=== Exercise requirements ===
Restate word for word the lines that begin the listing and end with the line holding "GAP = 0.0003".

=== Supplied material ===
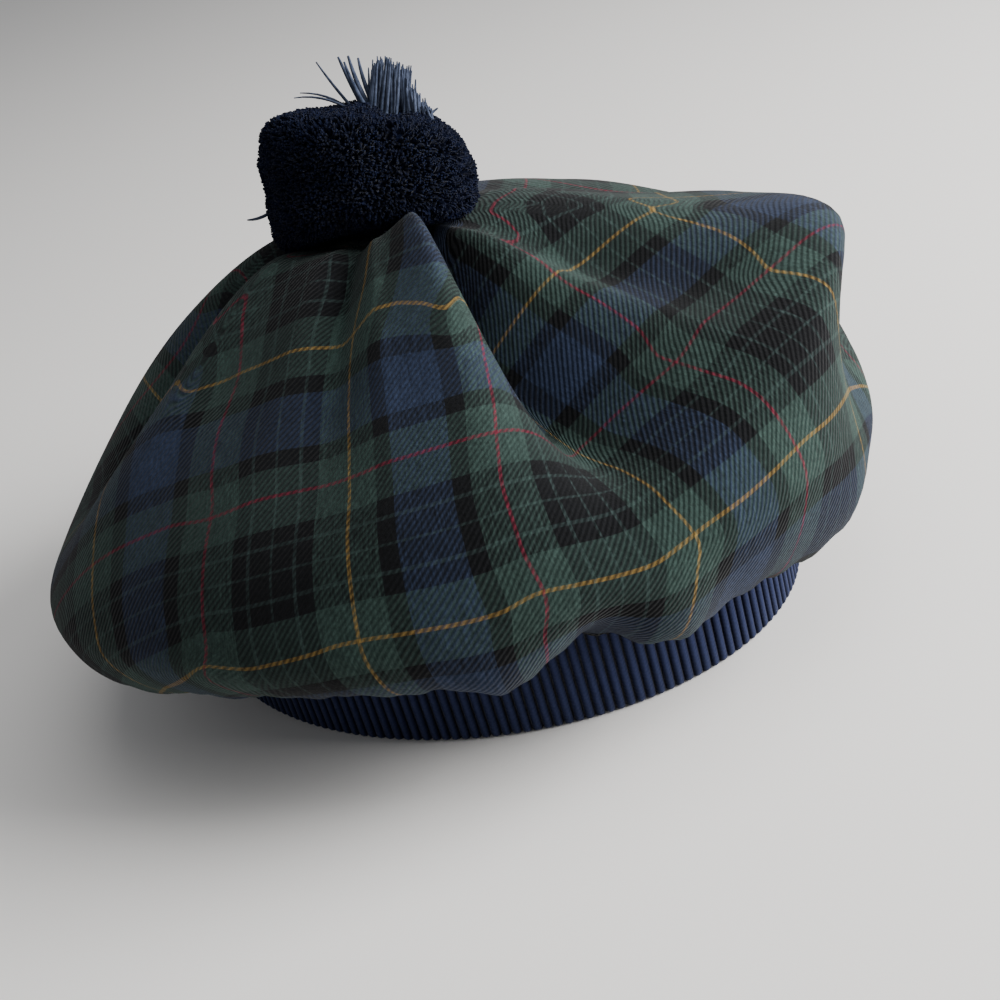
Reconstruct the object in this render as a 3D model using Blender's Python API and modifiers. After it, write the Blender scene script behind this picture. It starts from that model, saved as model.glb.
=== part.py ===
# A tam o' shanter: a wide tartan crown gathered onto a ribbed knitted band, with a wool pompom on top.
# The hat rests on its band, by itself. Metres, +Z up, the front of the hat towards -Y.
import math
import random

import bmesh
import bpy
from mathutils import Matrix, Vector
from mathutils.bvhtree import BVHTree

# Band: outside size at the ribs, and its height and wall
BAND_LENGTH = 0.196
BAND_WIDTH = 0.156
BAND_HEIGHT = 0.038
BAND_WALL = 0.0030
RIB_PITCH = 0.0030
RIB_DEPTH = 0.0008
OVAL_FINENESS = 40

# Crown: how far it stands out beyond the band, and from the band's top to the highest cloth
CROWN_OVERHANG = 0.042
CROWN_REACH = (BAND_LENGTH + BAND_WIDTH) / 4 + CROWN_OVERHANG
CROWN_RISE = 0.087
CLOTH_WALL = 0.0018
SEAT_RADIUS = 0.012
# The middle of the cloth, under the pompom, lies away from the middle of the band, towards an
# azimuth, and the shift fades out at this share of the way to the band
MIDDLE_SHIFT = 0.020
MIDDLE_AZIMUTH = 30
MIDDLE_FADE = 0.75
LIP_REACH = 0.0016
CROWN_ROWS = 17

# Gathers where the cloth is sewn to the band, in shares of the cloth, and how unevenly they lie
GATHERS = 24
GATHER_DEPTH = 0.0032
GATHER_START = 0.80
GATHER_FULL = 0.96
GATHER_FADE = 1.4
GATHER_WANDER = 50
COLUMNS_PER_GATHER = 4

# Pompom: a square-shouldered ball of locks that tilts aside, with long strands on its top. A lock's
# tip is a share of its root, and its length is uneven by a share. STRAND_PATCH and SEAT_SHARE are
# shares of the ball's radius, and the dishes are slopes up from the seat.
POMPOM_RADIUS = 0.0308
POMPOM_HEIGHT = 0.037
POMPOM_SQUARE = 3.2
POMPOM_TILT = 19
POMPOM_TILT_AZIMUTH = -21
LOCK_LENGTH = 0.0042
LOCK_TIP = 0.85
LOCK_UNEVEN = 0.30
STRAND_LENGTH = 0.0150
STRAND_TIP = 0.35
STRAND_PATCH = 0.38
LOCK_SWING = 0.22
SEAT_SHARE = 0.45
BALL_DISH = 0.20
LOCK_DISH = 0.35
UNDERSIDE = -0.70
# Higher than any part of the hat
SKY = 1.0

GAP = 0.0003

# The crown's outline by azimuth, in degrees anticlockwise from +X. reach is a share of CROWN_REACH,
# heights are shares of CROWN_RISE above the band, and brow_out and tuck_out are shares of the reach.
# azimuth, reach, crest, slope, brow, brow_out, rim, tuck, tuck_out
SECTIONS = (
    (0, 1.03, 0.90, 0.74, 0.56, 0.90, 0.31, -0.02, 0.88),
    (30, 1.03, 0.90, 0.74, 0.55, 0.90, 0.28, -0.04, 0.88),
    (60, 1.03, 0.91, 0.74, 0.50, 0.90, 0.22, -0.07, 0.88),
    (90, 1.01, 0.94, 0.72, 0.41, 0.89, 0.15, -0.12, 0.87),
    (115, 1.00, 0.95, 0.67, 0.36, 0.89, 0.12, -0.14, 0.88),
    (140, 0.99, 0.96, 0.66, 0.37, 0.89, 0.14, -0.12, 0.89),
    (160, 0.92, 0.97, 0.69, 0.41, 0.90, 0.17, -0.06, 0.88),
    (180, 0.88, 0.99, 0.72, 0.44, 0.90, 0.17, -0.03, 0.88),
    (200, 0.88, 1.01, 0.75, 0.46, 0.90, 0.16, -0.04, 0.88),
    (218, 0.88, 1.01, 0.75, 0.47, 0.90, 0.17, -0.05, 0.87),
    (235, 0.91, 0.99, 0.71, 0.47, 0.90, 0.17, -0.10, 0.88),
    (252, 0.95, 0.95, 0.74, 0.51, 0.91, 0.17, -0.10, 0.91),
    (268, 0.98, 0.92, 0.79, 0.61, 0.94, 0.18, -0.08, 0.90),
    (283, 0.99, 0.92, 0.81, 0.67, 0.96, 0.20, -0.06, 0.88),
    (300, 0.98, 0.91, 0.78, 0.61, 0.98, 0.26, -0.03, 0.88),
    (320, 0.97, 0.91, 0.75, 0.56, 0.96, 0.28, -0.02, 0.89),
    (340, 1.02, 0.90, 0.75, 0.56, 0.90, 0.30, -0.02, 0.88),
)
MIDDLE_HEIGHT = 0.92
CREST_OUT = 0.30
SLOPE_OUT = 0.62
# The share of the cloth, from the middle to the band, at which each station of a section lies
STATIONS = (0.0, 0.06, 0.19, 0.40, 0.61, 0.75, 0.90, 0.975, 1.0)
LIP_STATION = STATIONS[-2]

# Folds that run from the pompom to the rim. spread is in degrees of cloth to each side, depth (up is
# positive) and lean are shares of CROWN_RISE, pinch is how far the cloth gathers into the fold,
# and start, peak and end are shares of the cloth. FOLD_SQUARE is the share of a fold's depth that
# goes square to the cloth, and the rest goes straight up or down.
# azimuth_top, azimuth_rim, spread, depth, pinch, lean, start, peak, end
FOLDS = (
    (241, 234, 24, -0.42, 0.62, -0.12, 0.03, 0.20, 0.86),
    (219, 215, 16, 0.06, 0.00, 0.05, 0.05, 0.20, 0.80),
    (188, 186, 15, -0.08, 0.30, 0.00, 0.06, 0.25, 0.70),
    (142, 140, 14, 0.05, 0.00, 0.00, 0.08, 0.35, 0.80),
    (114, 113, 24, -0.27, 0.40, 0.03, 0.06, 0.32, 0.82),
    (272, 268, 32, -0.16, 0.20, 0.00, 0.05, 0.32, 0.80),
    (40, 44, 20, -0.10, 0.40, 0.00, 0.06, 0.35, 0.80),
    (330, 334, 18, -0.07, 0.40, 0.00, 0.08, 0.40, 0.80),
)
FOLD_SQUARE = 0.35
SLOPE_STEP = 0.004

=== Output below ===
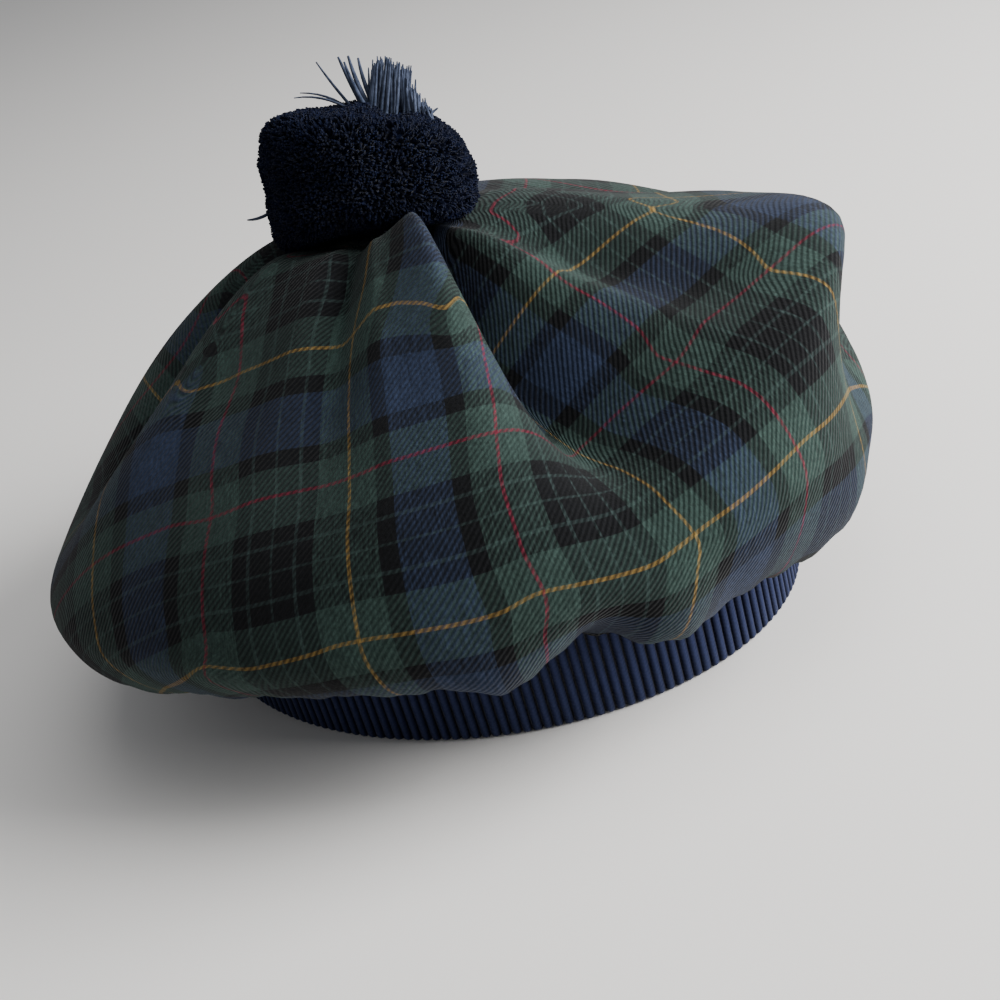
Reconstruct the object in this render as a 3D model using Blender's Python API and modifiers. After it, write the Blender scene script behind this picture. It starts from that model, saved as model.glb.
=== part.py ===
# A tam o' shanter: a wide tartan crown gathered onto a ribbed knitted band, with a wool pompom on top.
# The hat rests on its band, by itself. Metres, +Z up, the front of the hat towards -Y.
import math
import random

import bmesh
import bpy
from mathutils import Matrix, Vector
from mathutils.bvhtree import BVHTree

# Band: outside size at the ribs, and its height and wall
BAND_LENGTH = 0.196
BAND_WIDTH = 0.156
BAND_HEIGHT = 0.038
BAND_WALL = 0.0030
RIB_PITCH = 0.0030
RIB_DEPTH = 0.0008
OVAL_FINENESS = 40

# Crown: how far it stands out beyond the band, and from the band's top to the highest cloth
CROWN_OVERHANG = 0.042
CROWN_REACH = (BAND_LENGTH + BAND_WIDTH) / 4 + CROWN_OVERHANG
CROWN_RISE = 0.087
CLOTH_WALL = 0.0018
SEAT_RADIUS = 0.012
# The middle of the cloth, under the pompom, lies away from the middle of the band, towards an
# azimuth, and the shift fades out at this share of the way to the band
MIDDLE_SHIFT = 0.020
MIDDLE_AZIMUTH = 30
MIDDLE_FADE = 0.75
LIP_REACH = 0.0016
CROWN_ROWS = 17

# Gathers where the cloth is sewn to the band, in shares of the cloth, and how unevenly they lie
GATHERS = 24
GATHER_DEPTH = 0.0032
GATHER_START = 0.80
GATHER_FULL = 0.96
GATHER_FADE = 1.4
GATHER_WANDER = 50
COLUMNS_PER_GATHER = 4

# Pompom: a square-shouldered ball of locks that tilts aside, with long strands on its top. A lock's
# tip is a share of its root, and its length is uneven by a share. STRAND_PATCH and SEAT_SHARE are
# shares of the ball's radius, and the dishes are slopes up from the seat.
POMPOM_RADIUS = 0.0308
POMPOM_HEIGHT = 0.037
POMPOM_SQUARE = 3.2
POMPOM_TILT = 19
POMPOM_TILT_AZIMUTH = -21
LOCK_LENGTH = 0.0042
LOCK_TIP = 0.85
LOCK_UNEVEN = 0.30
STRAND_LENGTH = 0.0150
STRAND_TIP = 0.35
STRAND_PATCH = 0.38
LOCK_SWING = 0.22
SEAT_SHARE = 0.45
BALL_DISH = 0.20
LOCK_DISH = 0.35
UNDERSIDE = -0.70
# Higher than any part of the hat
SKY = 1.0

GAP = 0.0003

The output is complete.